Needless to say, India, Seattle stands as a testament to Mike Edel’s growth as a songwriter and musical poet. It is tastefully infused with newfound depth and artful ambience that hadn’t been as thoroughly explored in his previous debut, The Last Of Our Mountains.

It is also worthwhile to call attention to the eclectic nature of the new album, which is another element that makes India, Seattle stand out from The Last Of Our Mountains. Edel may be consistent, but he is not repetitive. There are many different influences that make themselves apparent in his latest album.

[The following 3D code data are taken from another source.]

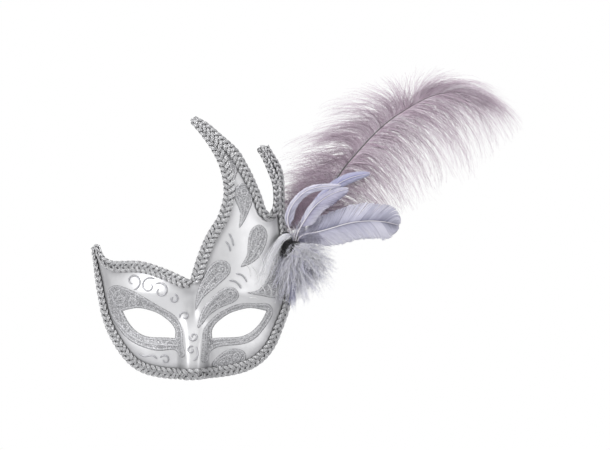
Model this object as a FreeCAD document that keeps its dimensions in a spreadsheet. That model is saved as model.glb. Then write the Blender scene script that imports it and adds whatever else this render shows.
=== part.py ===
"""Venetian masquerade half mask: a moulded shell edged with gimp braid and dressed with feathers.

Frame: X runs across the face to the viewer's right, Z is up, and Y runs from the front of the mask
back towards the wearer. The origin is on the inside of the nose bridge at eye level, where the mask
rests on the nose. Every applied piece follows the shell's front face, which one formula describes.
"""
import FreeCAD, Part

import math
import os

import Sketcher

from FreeCAD import Placement, Rotation, Vector

doc = FreeCAD.newDocument("masquerade_mask")

# ---------------------------------------------------------------- driving dimensions, in millimetres

DIMENSIONS = {
    "arch_half_width": 102.0,   # plan ellipse of the face arch
    "arch_depth": 84.0,
    "shell_thickness": 2.0,
    "forehead_lean": 0.0005,    # the forehead and flame lean back by this times height squared
    "cheek_tuck": 0.004,        # and the cheeks tuck under in the same way
    "socket_depth": 4.5,
    "brow_height": 3.0,
    "nose_height": 17.0,
    "nose_half_width": 11.0,
    "nose_top": 22.0,
    "crease_depth": 2.0,
    "glue_gap": 0.15,           # between the shell and whatever is glued on it
    "braid_width": 9.0,
    "braid_overhang": 1.2,
    "braid_thickness": 3.0,
    "braid_joint": 0.2,         # between one length of braid and the next
    "glitter_thickness": 0.6,
    "bead_height": 0.9,
    "bead_width": 1.2,
    "pad_thickness": 2.4,
    "felt_thickness": 2.4,
    "prism_front": 60.0,        # how far the cutting prisms reach before and behind the origin
    "prism_back": 90.0,
    "tie_eye_radius": 2.0,
    "tie_ribbon_thickness": 0.6,
    "tie_ribbon_width": 10.0,
    "tie_tail_length": 13.0,
    "tie_eye_set_back": 1.9,    # how far the eye's centre lies behind its tail, clear of the shell
    "tail_room_ahead": 6.0,
    "binding_radius": 3.6,
    "binding_length": 13.0,
    "binding_rounding": 1.0,
    "vane_thickness": 0.8,
    "plume_thickness": 2.4,
    "plume_front": 46.6,        # the plume lies in a layer behind the shell's edge
    "tuft_front": 32.6,         # the marabou beside the binding
    "tuft_back": 40.6,
    "cover_thickness": 3.0,     # the marabou that lies over the shell's edge
    "feather_gap": 1.0,         # between the binding's top and the root of a feather that flexes on it
}

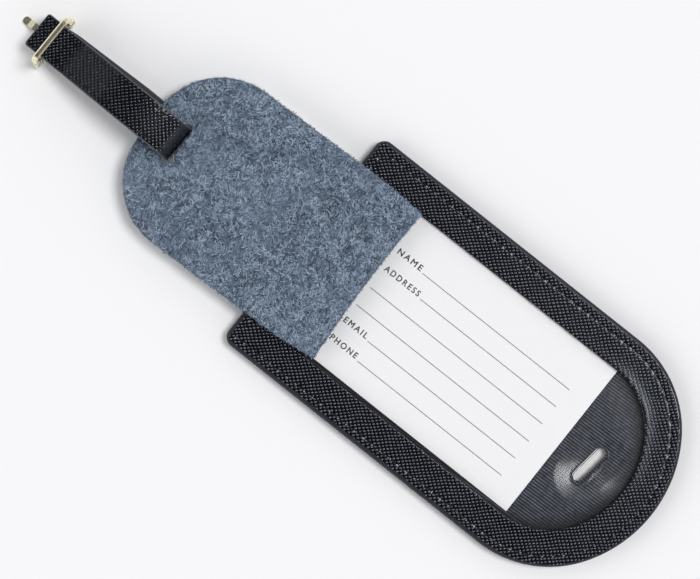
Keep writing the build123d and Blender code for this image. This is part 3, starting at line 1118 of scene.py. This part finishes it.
def layFibres(name, strands, material):
    # one thin three-sided strand, copied with its own bend and place each time
    bpy.ops.object.select_all(action="DESELECT")
    bpy.ops.mesh.primitive_cylinder_add(vertices=3, radius=0.5, depth=1, rotation=(0, quarter, 0))
    strand = named(name)
    applyPlace(strand)
    for at in (-0.25, 0.0, 0.25):
        editMesh(strand, lambda: bpy.ops.mesh.bisect(plane_co=(at, 0, 0), plane_no=(1, 0, 0)))
    shape = np.array([vertex.co for vertex in strand.data.vertices])
    faces = [list(face.vertices) for face in strand.data.polygons]
    remove(strand)
    points, links = [], []
    for number, (x, y, z, turn, length, width, bend, lift, lean) in enumerate(strands):
        t = shape[:, 0]
        heading = turn + bend * t
        taper = 1.0 - 1.1 * t * t
        centreX = x + length * (t * math.cos(turn) - bend * t * t / 2 * math.sin(turn))
        centreY = y + length * (t * math.sin(turn) + bend * t * t / 2 * math.cos(turn))
        centreZ = z + lift * (1 - 4 * t * t) + lean * (t + 0.5) * length
        side = shape[:, 1] * width * taper
        points.append(
            np.stack(
                [
                    centreX - np.sin(heading) * side,
                    centreY + np.cos(heading) * side,
                    centreZ + shape[:, 2] * width * taper * 0.6,
                ],
                axis=1,
            )
        )
        base = number * len(shape)
        links += [[corner + base for corner in face] for face in faces]
    mesh = bpy.data.meshes.new(name)
    mesh.from_pydata((np.concatenate(points) * mm).tolist(), [], links)
    piece = bpy.data.objects.new(name, mesh)
    bpy.context.collection.objects.link(piece)
    mergeMesh(piece, 0.0002)
    shadeSmooth(piece, 80)
    return finish(piece, "insert", material)


random.seed(23)
feltOutline = feltPoints(0.6, 4.0)
edgePlaces = alongPoints(feltPoints(0.3), 0.25)


def onFelt(shade):
    # a place on the felt, where fibres of this shade gather
    while True:
        x, y = random.uniform(-123, -41), random.uniform(-29, 29)
        left, right, low, high = felt["slotBox"]
        inSlot = left < x < right and low < y < high
        clump = noise.noise(Vector((x, y, 80)) / 3.2) + 0.6 * noise.noise(Vector((x, y, 5)) / 9)
        if abs(clump - shade) > random.uniform(0.15, 0.9) or inSlot:
            continue
        if inside((x, y), feltOutline):
            return x, y


for name, colour, share, shade in felt["shades"]:
    strands = []
    for number in range(int(felt["fibres"] * share)):
        x, y = onFelt(shade)
        combed = felt["nap"] + 2.2 * noise.noise(Vector((x, y, 17)) / 5) + random.uniform(-1.35, 1.35)
        strands.append(
            (
                x, y, felt["top"] - 0.05 + random.uniform(-0.04, 0.06), combed,
                random.uniform(*felt["fibreLength"]), felt["fibreWidth"] * random.uniform(0.6, 1.3),
                random.uniform(-0.4, 0.4), random.uniform(0.02, 0.08), 0.0,
            )
        )
    for number in range(int(felt["edgeFibres"] * share / 2)):
        x, y, heading = random.choice(edgePlaces)
        strands.append(
            (
                x, y, random.uniform(felt["bottom"] + 0.3, felt["top"] - 0.05),
                heading + random.uniform(-0.9, 0.9), random.uniform(0.8, 2.2),
                felt["fibreWidth"] * random.uniform(0.5, 0.9), random.uniform(-1.6, 1.6),
                random.uniform(-0.1, 0.1), random.uniform(-0.05, 0.05),
            )
        )
    layFibres("felt_fibres_" + name, strands, fibreWool("wool_fibre_" + name, colour))
print("felt laid")

strap = {
    "place": (-111.7, -1.1),
    "turn": -0.87,
    "start": (-53.0, 6.6),
    "moves": (  # straight lengths, and bends as a radius and a turn
        7.924, (24.0, 17.0), 12.477, (36.0, -37.0), (5.0, -70.0), 1.95, (3.0, -90.0), 44.0,
        (1.7, -180.0), (4.0, -25.0), 2.249, (4.0, 25.0), 10.6,
    ),
    "halfWidth": 5.8,
    "leather": 1.0,
    "lining": 0.8,
    "lip": 0.4,
    "tipCorner": 0.9,
    "stitchInset": 1.65,
    "stitchPitch": 3.25,
    "holeWidth": 3.2,
    "holeFrom": -2.5,  # along the strap, from the fold
    "holeTo": 7.8,
    "slip": (0.35, 1.1),  # how far the lower strand sits off the upper one, at the buckle and on
    "slipLength": 4.0,
    "fanLength": 30.0,
    "rejoin": (46.0, 12.0),  # how far behind the pin the strands are back in line, and over what length
}


def moveLength(move):
    return move[0] * abs(math.radians(move[1])) if isinstance(move, tuple) else move


strapLength = sum(moveLength(move) for move in strap["moves"])
heelAt = sum(moveLength(move) for move in strap["moves"][:8])


def sideSlip(behind):
    # the lower strand leaves the buckle in line and fans out under the felt
    fan = min(max(behind / strap["fanLength"], 0), 1)
    start = min(max(behind / strap["slipLength"], 0), 1)
    back = eased((strap["rejoin"][0] - behind) / strap["rejoin"][1])
    return (strap["slip"][0] * start + strap["slip"][1] * fan) * back


def bendStrap(along, across, height):
    # carries a point of the flat strap onto its bent path
    x, z = strap["start"]
    heading, rest = 0.0, along
    for number, move in enumerate(strap["moves"]):
        length = moveLength(move)
        last = number == len(strap["moves"]) - 1
        here = rest if rest < length or last else length
        if isinstance(move, tuple) and here > 0:
            sign = math.copysign(1, move[1])
            swing = sign * here / move[0]
            radius = sign * move[0]
            centreX, centreZ = x - radius * math.sin(heading), z + radius * math.cos(heading)
            heading += swing
            x, z = centreX + radius * math.sin(heading), centreZ - radius * math.cos(heading)
        else:
            x, z = x + here * math.cos(heading), z + here * math.sin(heading)
        rest -= here
        if rest <= 0:
            break
    x, z = x - height * math.sin(heading), z + height * math.cos(heading)
    across += sideSlip(heelAt - along)
    turn = math.radians(strap["turn"])
    placeX, placeY = strap["place"]
    return (
        placeX + x * math.cos(turn) - across * math.sin(turn),
        placeY + x * math.sin(turn) + across * math.cos(turn),
        z,
    )


def strapPoints(inset, spacing=0.45):
    side, corner = strap["halfWidth"] - inset, max(strap["tipCorner"] - inset, 0.05)
    left, right = inset, strapLength - inset
    longCount, endCount = int(strapLength / spacing), int(2 * strap["halfWidth"] / spacing)
    return [
        *linePoints((left + corner, -side), (right, -side), longCount),
        *linePoints((right, -side), (right, side), endCount),
        *linePoints((right, side), (left + corner, side), longCount),
        *arcPoints((left + corner, side - corner), corner, quarter, quarter, 6),
        *linePoints((left, side - corner), (left, corner - side), endCount),
        *arcPoints((left + corner, corner - side), corner, 2 * quarter, quarter, 6),
    ]


def keepFlatPlace(piece):
    # the flat strap's own place goes in its UV map, for the grain
    for layer in list(piece.data.uv_layers):
        piece.data.uv_layers.remove(layer)
    layer = piece.data.uv_layers.new(name="flat_place")
    for loop in piece.data.loops:
        layer.data[loop.index].uv = piece.data.vertices[loop.vertex_index].co[:2]


def bendPiece(piece, body, material, degrees=50):
    keepFlatPlace(piece)
    moveVertices(piece, bendStrap)
    shadeSmooth(piece, degrees)
    return finish(piece, body, material)


seamSide = strap["halfWidth"] - strap["stitchInset"]
strapSeam = [
    place
    for side in (-1, 1)
    for place in alongPoints(
        [(2.0, side * seamSide), (strapLength - 2.0, side * seamSide)], strap["stitchPitch"], False
    )
]
strapHoles = holeCells([(x - strap["stitchPitch"] / 2, y) for x, y, turn in strapSeam])


def flatLayer(name, top, bottom, lengthCuts, widthCuts, upward):
    # a thin slab with a prong hole where it folds round the pin
    inset = strap["lip"] - 0.05
    length, width = strapLength - 2 * inset, 2 * (strap["halfWidth"] - inset)
    bpy.ops.object.select_all(action="DESELECT")
    middle = (strapLength / 2 * mm, 0, top * mm)
    bpy.ops.mesh.primitive_grid_add(
        x_subdivisions=lengthCuts, y_subdivisions=widthCuts, size=1, location=middle
    )
    layer = named(name)
    layer.scale = (length * mm, width * mm, 1)
    applyPlace(layer)
    corner = strap["tipCorner"] - inset

    def shape(x, y, z):
        overX, overY = inset + corner - x, abs(y) - (width / 2 - corner)
        if overX > 0 and overY > 0 and math.hypot(overX, overY) > corner:
            pull = corner / math.hypot(overX, overY)
            x, y = inset + corner - overX * pull, math.copysign(width / 2 - corner + overY * pull, y)
        sink = 0.05 * (abs(y) / (width / 2)) ** 8 + 0.25 * dented(x, y, strapHoles, 0.5, 0.35)
        return x, y, z - upward * sink

    moveVertices(layer, shape)
    bpy.ops.object.mode_set(mode="EDIT")
    bpy.ops.mesh.select_mode(type="FACE")
    bpy.ops.mesh.select_all(action="DESELECT")
    bpy.ops.object.mode_set(mode="OBJECT")
    for face in layer.data.polygons:
        x, y = face.center.x / mm, face.center.y / mm
        folded = strap["holeFrom"] < x - heelAt < strap["holeTo"]
        face.select = folded and abs(y) < strap["holeWidth"] / 2
    bpy.ops.object.mode_set(mode="EDIT")
    bpy.ops.mesh.delete(type="FACE")
    bpy.ops.mesh.select_mode(type="VERT")
    bpy.ops.object.mode_set(mode="OBJECT")
    applyModifier(layer, "SOLIDIFY", thickness=abs(top - bottom) * mm, offset=-upward)
    mergeMesh(layer, 0.001)
    return layer


strapFace = flatLayer("strap_face", strap["leather"] - 0.04, 0.03, 340, 33, 1)
bendPiece(strapFace, "strap", strapGrain)
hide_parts("strap_leather")
strapBack = flatLayer("strap_back", -strap["lining"], -0.02, 260, 18, -1)
bendPiece(strapBack, "strap", smoothLeather)
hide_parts("strap_lining")

lip = strap["lip"]
beadRows = (
    (lip, 0.93), (lip * 0.6, 1.0), (lip * 0.25, 0.94), (0.05, 0.72), (0.0, 0.4), (0.0, -0.25),
    (0.05, -0.55), (lip * 0.25, -0.73), (lip * 0.6, -0.8), (lip, -0.74), (lip, 0.93),
)
strapEdge = sweepRows("strap_edge", strapPoints, beadRows)
mergeMesh(strapEdge)
bendPiece(strapEdge, "strap", strapPaint)

random.seed(31)
for name, height, upward in (("strap_front_stitches", 0.84, 1), ("strap_back_stitches", -0.62, -1)):
    bendPiece(sewRow(name, strapSeam, height, upward), "strap", waxedThread, 60)
remove(oneStitch)

for nodeName in ("buckle_frame", "heel_bar", "buckle_prong"):
    dress(nodeName, paleBrass)
print("strap buckled")
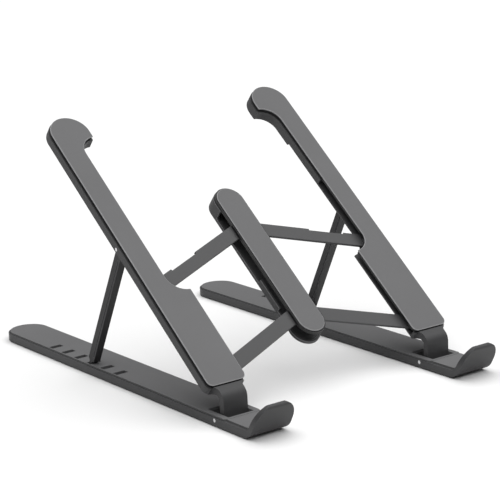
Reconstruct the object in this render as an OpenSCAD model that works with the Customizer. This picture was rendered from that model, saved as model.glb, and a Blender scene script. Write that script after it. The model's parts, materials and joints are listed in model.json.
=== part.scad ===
// Folding laptop stand: two side units on a pair of parallel links, joined by a centre bar.
// Each side unit is a base rail with a front hook, an inclined support arm and a prop leg.
// Millimetres, +Z up, +Y to the rear; the origin is under the middle of the whole stand.

/* [Overall] */
// Clear gap between the two side units when the stand is fully spread
gap_open = 112; // [96:1:126]
// Slope of the support arms above the table, in degrees
tilt = 38.8; // [36.5:0.1:41]
// Distance from the front hinge pin to the rear end of a base rail
rail_rear = 207; // [190:1:240]
// Width of a base rail and of a support arm
side_w = 24; // [23.5:0.1:29]

/* [Base rail] */
// Height of the base rail without its feet
rail_h = 5; // [4.8:0.1:6.5]
// Thickness of the floor of the base rail
rail_floor = 1.2; // [1:0.1:1.4]
// How far the deck plate stands above the rim around it
deck_proud = 0.9; // [0.5:0.1:1]
// Thickness of the deck plate that closes the rail
deck_t = 1.4; // [1.2:0.1:1.5]
// Width of the rim around the deck plate
deck_rim = 0.9; // [0.7:0.1:1.2]
// How far the feet lift the rail off the table
foot_lift = 0.6; // [0.4:0.1:1]
// Number of slots for the prop leg
slot_count = 6; // [5:1:6]
// Distance between neighbouring slots
slot_pitch = 12.9; // [12:0.1:14]
// Length of a slot along the rail
slot_y = 4; // [3.9:0.1:4.6]
// Width of a slot across the rail
slot_x = 7.2; // [6:0.1:8]
// Which slot the leg stands in, counted from the rear
leg_slot = 4; // [4:1:4]

/* [Front hook] */
// Height of the hook's tip above the underside of the rail
hook_h = 18; // [14:0.5:24]
// Lean of the hook from upright, in degrees
hook_lean = 28; // [15:1:35]
// Wall thickness of the hook
hook_t = 3; // [2.4:0.1:4]
// Radius of the hook's two top corners
hook_corner = 11.9; // [5:0.1:11.9]
// Distance from the hinge pin forward to the start of the hook's bend
hook_reach = 22.7; // [21:0.1:30]

/* [Support arm] */
// Distance from the front hinge pin to the top end of the arm
arm_len = 196.5; // [192:0.5:204]
// Depth of the recess that takes half of the folded centre bar
recess = 10; // [9.8:0.1:10.4]
// Distance from the hinge pin to the lower end of the recess
recess_low = 71.7; // [69:0.1:72.5]
// Distance from the hinge pin to the lower edge of the arm's cover
cover_low = 12.4; // [12:0.1:12.8]
// Thickness of outer walls
wall = 1.5; // [1.2:0.1:1.7]

/* [Links] */
// Width of a link
link_w = 8.4; // [7:0.1:8.8]
// Thickness of a link
link_t = 1.5; // [1.2:0.1:1.6]
// Slope of the links away from the bar when the stand is spread, in degrees
link_slope = 20.5; // [18:0.5:23]
// Distance between the two link pivots, along the slope
pivot_pitch = 59.9; // [56:0.1:61]
// Distance from the inner side of an arm to its link pivots
pivot_in = 14.5; // [14.2:0.1:14.6]
// Diameter of the pivot posts
post_d = 4; // [3:0.1:4.2]

/* [Centre bar] */
// Width of the centre bar
bar_w = 18; // [16:0.5:18.4]
// Length of the centre bar
bar_len = 103; // [99:0.5:104]
// Height of the bar's shell below its cover
bar_depth = 7.8; // [6:0.1:8.5]

/* [Prop leg] */
// Width of the leg across the rail
leg_w = 4.6; // [3.4:0.1:4.8]
// Thickness of the leg, seen from the side
leg_t = 5.2; // [3.8:0.1:5.4]
// Distance from the front hinge pin to the leg's pin, along the arm
leg_pin_v = 108; // [102:0.5:110]

/* [Hardware] */
// Diameter of the hinge pins
pin_d = 2; // [1.6:0.1:2.2]
// Radial running clearance of a joint
run = 0.05; // [0.02:0.01:0.1]

/* [Hidden] */
$fn = 48;
tiny = 0.01;
over = 5;               // how far a cutter runs past the face it cuts
seat = 0.03;            // radial clearance of a pin in the bore that holds it
play = 0.1;             // clearance between flat faces that slide
x_in = gap_open / 2;    // inner side of a side unit
u_mid = side_w / 2;     // middle of a side unit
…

Some songs, such as “East Shore West Shore” and “Sunny Outside This Afternoon” have a very classic roots and folk sound to them; whereas others like “Thought About July” and “All The Morning” veer slightly to the way of alt country, with their twangy guitar licks and soft lap steel sounds. And there are even moments in “East Shore West Shore” and “All The Morning” that burst in the background with vocal hooks and bells singing brief little melodies that bring to mind an alt-pop vibe similar to Feist’s third full-length album, The Reminder.

Mike Edel makes no apology for the creative liberties he takes with India, Seattle. The pace of the album feels unrushed and effortless, and it is uncontrived in its deeper expression of love and nostalgia and the landscapes that shape our conceptions of the world around us. Where words fall short in describing the sometimes-cloudy haze of emotions, or the memories that remind us of what was found and what was lost, India, Seattle serves as a reminder that sometimes all you need to do is listen. And take it all in.

Chris Ho is a freelance writer and guitar and voice instructor.